Man kann die Geschichte der taz auch schreiben als die Geschichte von Menschen, die von allen Verboten, ja von allen Tabus befreit leben und dieses Leben propagieren wollten. In diese Geschichte gehört dann hinein, durch welche Abgründe manchmal auch klinischen Wahns diese Menschen gingen und dann nach und nach ein Tabu nach dem anderen, ein Verbot nach dem anderen, das sie für sich privat abgeschafft hatten, nun, da sie eine kleine Gesellschaft waren, wieder einführten.

Prinzipiell konnte keine gesellschaftliche Konvention – die allervernünftigste und auch die tabuisierteste nicht – im taz-Milieu einfach gelten. Sie musste „durchdiskutiert“ werden und neu begründet werden. Nicht einmal, nicht zweimal. Sondern immer wieder. Ideales Terrain für zu Recht und zu Unrecht Verfolgte, für verrückt Erklärte und für wirklich Verrückte. Pervers war kein Schimpfwort. Pervers schien – nicht nur vielen der Frauen und Männer in der taz – die Gesellschaft, die die Menschheit in Normale und Perverse einteilt.

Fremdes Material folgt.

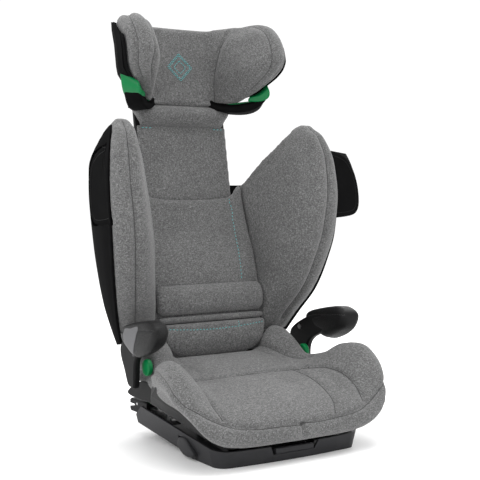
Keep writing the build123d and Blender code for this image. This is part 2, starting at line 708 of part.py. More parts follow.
with BuildPart() as belt_guide_right:
    guide_prism(GUIDE_SIDE, GUIDE_WIDTH)
    back_brick((84, 112), (-40, -12), (544, 560))
    for keep_clear in (headrest_shell, headrest_middle, headrest_wing_right, stem_plate, neck_roll):
        add(keep_clear.part, mode=Mode.SUBTRACT)
save(belt_guide_right, "belt_guide_right")

with BuildPart() as belt_guide_left:
    add(mirrored(belt_guide_right))
save(belt_guide_left, "belt_guide_left")

with BuildPart() as guide_liner_right:
    guide_prism(LINER_SIDE, GUIDE_WIDTH + 4)
    for keep_clear in (belt_guide_right, headrest_shell, headrest_wing_right):
        add(keep_clear.part, mode=Mode.SUBTRACT)
save(guide_liner_right, "guide_liner_right")

with BuildPart() as guide_liner_left:
    add(mirrored(guide_liner_right))
save(guide_liner_left, "guide_liner_left")

with BuildPart() as height_handle:
    back_brick((-41, 41), (-10.8, -4), (642, 694))
    back_brick((-41, 41), (-4, 4), (684, 694))
    back_brick((-28, 28), (-12, 6), (654, 676), Mode.SUBTRACT)
save(height_handle, "height_handle")
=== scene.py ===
"""High-backed booster seat: looks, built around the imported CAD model."""

import json
from math import cos, pi, radians, sin

import bmesh
import bpy
import numpy as np
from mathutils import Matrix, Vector
from mathutils.bvhtree import BVHTree
from mathutils.kdtree import KDTree

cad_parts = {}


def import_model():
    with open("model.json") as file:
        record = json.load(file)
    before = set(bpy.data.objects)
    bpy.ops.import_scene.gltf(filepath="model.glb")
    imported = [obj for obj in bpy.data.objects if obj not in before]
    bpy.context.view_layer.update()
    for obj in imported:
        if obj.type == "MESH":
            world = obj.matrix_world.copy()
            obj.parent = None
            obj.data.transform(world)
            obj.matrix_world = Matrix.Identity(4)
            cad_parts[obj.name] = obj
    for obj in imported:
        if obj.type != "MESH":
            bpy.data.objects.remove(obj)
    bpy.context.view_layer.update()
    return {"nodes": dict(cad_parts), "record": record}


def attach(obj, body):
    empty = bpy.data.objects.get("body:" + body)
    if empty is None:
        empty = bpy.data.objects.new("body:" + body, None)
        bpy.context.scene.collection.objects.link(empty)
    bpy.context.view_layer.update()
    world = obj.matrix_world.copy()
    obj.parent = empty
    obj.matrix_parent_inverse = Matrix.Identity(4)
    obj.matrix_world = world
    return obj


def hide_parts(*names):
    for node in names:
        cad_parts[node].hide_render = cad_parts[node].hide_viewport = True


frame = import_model()
NODES = frame["nodes"]
MM = 0.001
SIDES = ((1, "right"), (-1, "left"))

# the backrest's own frame: x, v to the rear, w up along the leaning back (millimetres)
RECLINE = radians(10)
PIVOT_Y, PIVOT_Z = 130.0, 105.0
BACK_HALF, BACK_FRONT, PLATE_FRONT = 128.0, -33.0, -14.5
# plans of the padded wings: (w, half width, reach to the front)
WING = ((70, 190, -60), (102, 206, -88), (150, 228, -136), (200, 241, -168), (260, 251, -197),
        (343, 256, -215), (400, 252, -217), (455, 238, -205), (486, 222, -172), (500, 214, -160))
HEAD = ((551, 112, -104), (558, 130, -122), (566, 144, -138), (574, 155, -149), (592, 176, -172),
        (606, 184, -186), (622, 187, -193), (650, 187, -189), (680, 184, -172), (692, 179, -158),
        (700, 171, -143), (706, 161, -120), (711, 150, -80), (714, 142, -52))
HEAD_MIDDLE, HEAD_FRONT, HEAD_REAR = 75.0, -40.0, -15.3


def world(x, v, w):
    """Backrest coordinates in millimetres, arrays or single values, to world metres."""
    return np.stack([np.asarray(x, float) + 0 * np.asarray(w, float),
                     PIVOT_Y + np.asarray(v) * cos(RECLINE) + np.asarray(w) * sin(RECLINE),
                     PIVOT_Z + np.asarray(w) * cos(RECLINE) - np.asarray(v) * sin(RECLINE)], -1) * MM


def in_backrest(points):
    """World metres back to the backrest's v and w in millimetres."""
    y, z = points[:, 1] / MM - PIVOT_Y, points[:, 2] / MM - PIVOT_Z
    return y * cos(RECLINE) - z * sin(RECLINE), y * sin(RECLINE) + z * cos(RECLINE)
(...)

Diese Einteilung wurde damals – ganz sicher nicht nur in der taz – in Gedanken und Taten überprüft. Mit manchmal mörderischen Folgen. Der Glaube, man könne eine Tabula rasa schaffen und darauf einen neuen Gesellschaftsvertrag schreiben, ist ein lebensbedrohender Irrtum. Nicht nur, wenn es um ganze Gesellschaften geht. Auch in Beziehungen oder in der Familie. Aber wir können und wir dürfen nicht darauf verzichten, den Status quo unserer Einteilung von Gut und Böse immer mal wieder zu überprüfen. Auch wenn wir dabei feststellen, dass es natürlich die Bösen sind, die die stärksten Interessen an dieser Überprüfung haben.